JSON records of objects:
┌────────
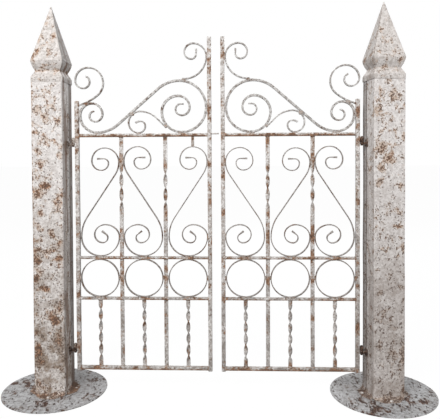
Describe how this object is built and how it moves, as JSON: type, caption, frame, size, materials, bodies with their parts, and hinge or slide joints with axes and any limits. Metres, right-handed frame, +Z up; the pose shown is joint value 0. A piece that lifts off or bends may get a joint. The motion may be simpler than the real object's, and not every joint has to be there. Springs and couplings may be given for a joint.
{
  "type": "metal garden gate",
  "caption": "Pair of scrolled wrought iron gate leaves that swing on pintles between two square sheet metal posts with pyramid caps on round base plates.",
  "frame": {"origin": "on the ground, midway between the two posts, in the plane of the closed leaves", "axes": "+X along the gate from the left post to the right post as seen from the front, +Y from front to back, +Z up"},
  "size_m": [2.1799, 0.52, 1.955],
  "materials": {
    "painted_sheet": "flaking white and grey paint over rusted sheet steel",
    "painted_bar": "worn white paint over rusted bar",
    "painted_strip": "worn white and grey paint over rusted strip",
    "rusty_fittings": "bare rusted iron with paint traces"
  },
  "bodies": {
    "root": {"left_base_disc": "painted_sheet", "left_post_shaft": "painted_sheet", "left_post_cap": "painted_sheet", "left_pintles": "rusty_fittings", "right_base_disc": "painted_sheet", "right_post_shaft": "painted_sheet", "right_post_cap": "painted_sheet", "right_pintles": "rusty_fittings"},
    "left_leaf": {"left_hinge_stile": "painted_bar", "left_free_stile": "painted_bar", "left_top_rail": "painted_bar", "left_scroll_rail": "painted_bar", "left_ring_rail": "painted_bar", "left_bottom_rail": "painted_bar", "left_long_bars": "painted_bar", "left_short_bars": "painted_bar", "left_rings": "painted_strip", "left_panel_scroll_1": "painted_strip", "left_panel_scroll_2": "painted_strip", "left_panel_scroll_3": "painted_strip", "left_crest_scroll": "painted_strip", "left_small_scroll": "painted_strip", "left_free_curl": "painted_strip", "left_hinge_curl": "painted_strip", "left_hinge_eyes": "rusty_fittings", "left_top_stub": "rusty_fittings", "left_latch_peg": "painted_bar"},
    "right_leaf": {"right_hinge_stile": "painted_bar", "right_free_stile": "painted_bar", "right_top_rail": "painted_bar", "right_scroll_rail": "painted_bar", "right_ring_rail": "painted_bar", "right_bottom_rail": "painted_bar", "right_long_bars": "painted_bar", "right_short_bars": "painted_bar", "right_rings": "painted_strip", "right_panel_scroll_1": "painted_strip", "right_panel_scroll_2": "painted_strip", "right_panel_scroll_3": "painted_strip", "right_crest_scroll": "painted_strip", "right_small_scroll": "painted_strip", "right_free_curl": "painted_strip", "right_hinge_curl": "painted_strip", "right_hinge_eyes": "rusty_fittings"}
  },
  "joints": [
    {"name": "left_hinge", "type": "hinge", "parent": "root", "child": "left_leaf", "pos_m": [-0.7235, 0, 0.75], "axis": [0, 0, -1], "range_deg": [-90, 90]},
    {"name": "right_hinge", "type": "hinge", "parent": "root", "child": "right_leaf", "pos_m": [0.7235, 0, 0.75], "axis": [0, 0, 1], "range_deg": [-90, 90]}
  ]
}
└────────
┌────────
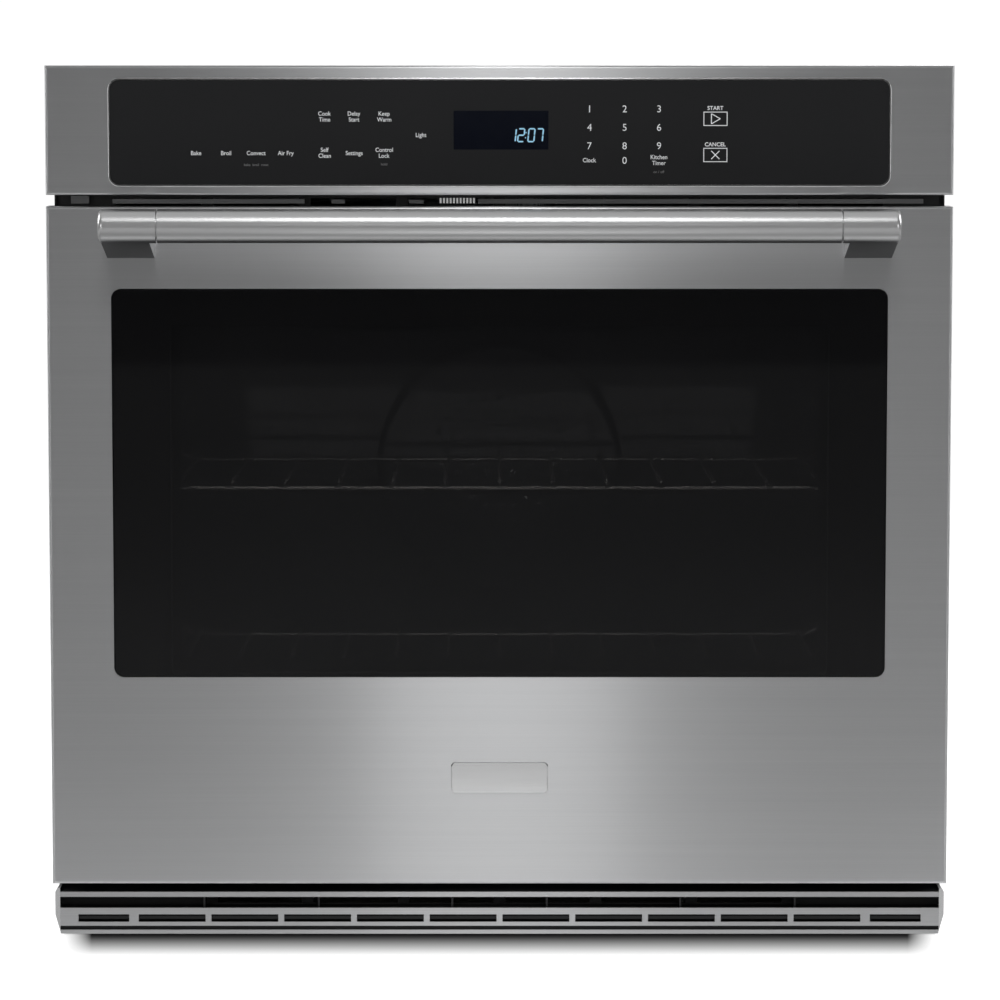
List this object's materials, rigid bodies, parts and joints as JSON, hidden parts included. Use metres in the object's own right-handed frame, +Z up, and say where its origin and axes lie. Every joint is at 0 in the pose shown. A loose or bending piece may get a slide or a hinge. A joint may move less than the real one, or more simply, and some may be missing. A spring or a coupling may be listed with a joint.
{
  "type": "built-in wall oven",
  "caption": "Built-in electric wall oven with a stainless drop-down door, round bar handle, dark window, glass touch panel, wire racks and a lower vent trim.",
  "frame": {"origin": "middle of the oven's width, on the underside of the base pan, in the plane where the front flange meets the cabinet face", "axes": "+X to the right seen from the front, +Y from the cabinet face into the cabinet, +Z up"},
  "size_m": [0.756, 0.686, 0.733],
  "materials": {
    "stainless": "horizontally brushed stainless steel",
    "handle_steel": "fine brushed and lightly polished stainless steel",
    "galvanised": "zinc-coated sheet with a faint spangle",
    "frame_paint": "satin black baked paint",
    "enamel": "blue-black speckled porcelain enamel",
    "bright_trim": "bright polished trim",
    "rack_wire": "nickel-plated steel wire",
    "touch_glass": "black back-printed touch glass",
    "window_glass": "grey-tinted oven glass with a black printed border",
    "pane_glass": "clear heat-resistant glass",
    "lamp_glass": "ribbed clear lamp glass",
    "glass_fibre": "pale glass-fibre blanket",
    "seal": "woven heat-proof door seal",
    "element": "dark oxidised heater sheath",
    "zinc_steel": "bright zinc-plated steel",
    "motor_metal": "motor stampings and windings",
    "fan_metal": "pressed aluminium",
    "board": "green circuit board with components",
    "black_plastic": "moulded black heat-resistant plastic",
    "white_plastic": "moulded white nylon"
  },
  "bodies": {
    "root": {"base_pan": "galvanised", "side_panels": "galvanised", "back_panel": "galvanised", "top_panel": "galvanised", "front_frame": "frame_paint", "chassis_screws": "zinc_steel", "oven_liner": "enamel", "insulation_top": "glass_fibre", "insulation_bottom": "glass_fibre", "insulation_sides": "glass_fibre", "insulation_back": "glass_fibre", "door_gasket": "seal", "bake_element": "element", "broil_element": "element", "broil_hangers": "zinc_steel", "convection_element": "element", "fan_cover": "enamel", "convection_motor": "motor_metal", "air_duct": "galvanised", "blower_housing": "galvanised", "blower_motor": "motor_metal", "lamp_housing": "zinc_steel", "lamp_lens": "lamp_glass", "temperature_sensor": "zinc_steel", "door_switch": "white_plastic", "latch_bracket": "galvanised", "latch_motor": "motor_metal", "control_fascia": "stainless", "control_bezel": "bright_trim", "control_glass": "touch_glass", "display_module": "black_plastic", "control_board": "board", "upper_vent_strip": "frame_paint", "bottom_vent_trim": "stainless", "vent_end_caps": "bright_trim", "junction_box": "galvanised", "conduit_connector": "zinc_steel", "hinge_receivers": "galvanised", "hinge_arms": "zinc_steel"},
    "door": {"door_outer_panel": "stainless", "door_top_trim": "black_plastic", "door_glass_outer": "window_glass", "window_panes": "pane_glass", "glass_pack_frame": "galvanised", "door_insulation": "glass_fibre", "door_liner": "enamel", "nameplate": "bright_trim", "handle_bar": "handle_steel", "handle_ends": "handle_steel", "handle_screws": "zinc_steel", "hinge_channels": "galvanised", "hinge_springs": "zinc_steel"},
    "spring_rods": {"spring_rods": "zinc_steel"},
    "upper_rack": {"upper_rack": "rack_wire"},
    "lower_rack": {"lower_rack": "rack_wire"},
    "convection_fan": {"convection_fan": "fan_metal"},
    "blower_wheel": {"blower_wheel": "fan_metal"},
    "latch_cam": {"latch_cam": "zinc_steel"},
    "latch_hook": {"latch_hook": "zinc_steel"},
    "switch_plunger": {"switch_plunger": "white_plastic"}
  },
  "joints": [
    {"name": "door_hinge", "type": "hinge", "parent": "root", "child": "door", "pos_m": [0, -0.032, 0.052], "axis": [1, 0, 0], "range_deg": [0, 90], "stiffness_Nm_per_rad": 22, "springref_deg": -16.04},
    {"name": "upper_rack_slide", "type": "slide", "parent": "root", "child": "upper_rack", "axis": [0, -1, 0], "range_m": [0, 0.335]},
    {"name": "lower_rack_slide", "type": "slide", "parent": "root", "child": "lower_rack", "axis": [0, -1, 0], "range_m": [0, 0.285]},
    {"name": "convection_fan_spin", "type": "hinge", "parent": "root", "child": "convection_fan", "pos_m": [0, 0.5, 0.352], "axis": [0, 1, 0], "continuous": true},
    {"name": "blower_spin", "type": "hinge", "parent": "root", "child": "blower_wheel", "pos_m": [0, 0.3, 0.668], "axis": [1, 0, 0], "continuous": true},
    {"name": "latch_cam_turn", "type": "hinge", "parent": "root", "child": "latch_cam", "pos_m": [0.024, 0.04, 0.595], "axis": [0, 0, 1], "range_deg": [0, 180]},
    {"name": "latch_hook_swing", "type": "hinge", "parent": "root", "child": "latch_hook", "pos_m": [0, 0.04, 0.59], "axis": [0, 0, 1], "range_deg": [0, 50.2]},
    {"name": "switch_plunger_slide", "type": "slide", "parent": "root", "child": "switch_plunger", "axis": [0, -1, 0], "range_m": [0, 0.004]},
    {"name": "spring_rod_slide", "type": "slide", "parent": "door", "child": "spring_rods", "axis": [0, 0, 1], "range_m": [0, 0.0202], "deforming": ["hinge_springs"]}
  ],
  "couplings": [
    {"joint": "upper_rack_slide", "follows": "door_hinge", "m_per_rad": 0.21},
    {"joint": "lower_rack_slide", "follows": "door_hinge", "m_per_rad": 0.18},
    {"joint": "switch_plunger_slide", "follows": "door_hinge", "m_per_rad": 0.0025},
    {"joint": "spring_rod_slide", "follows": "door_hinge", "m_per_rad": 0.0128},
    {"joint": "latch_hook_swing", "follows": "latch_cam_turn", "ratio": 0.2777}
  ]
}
└────────
For the data above, state how many lines contain "joints"; the number is the whole answer.

RESPONSE:
4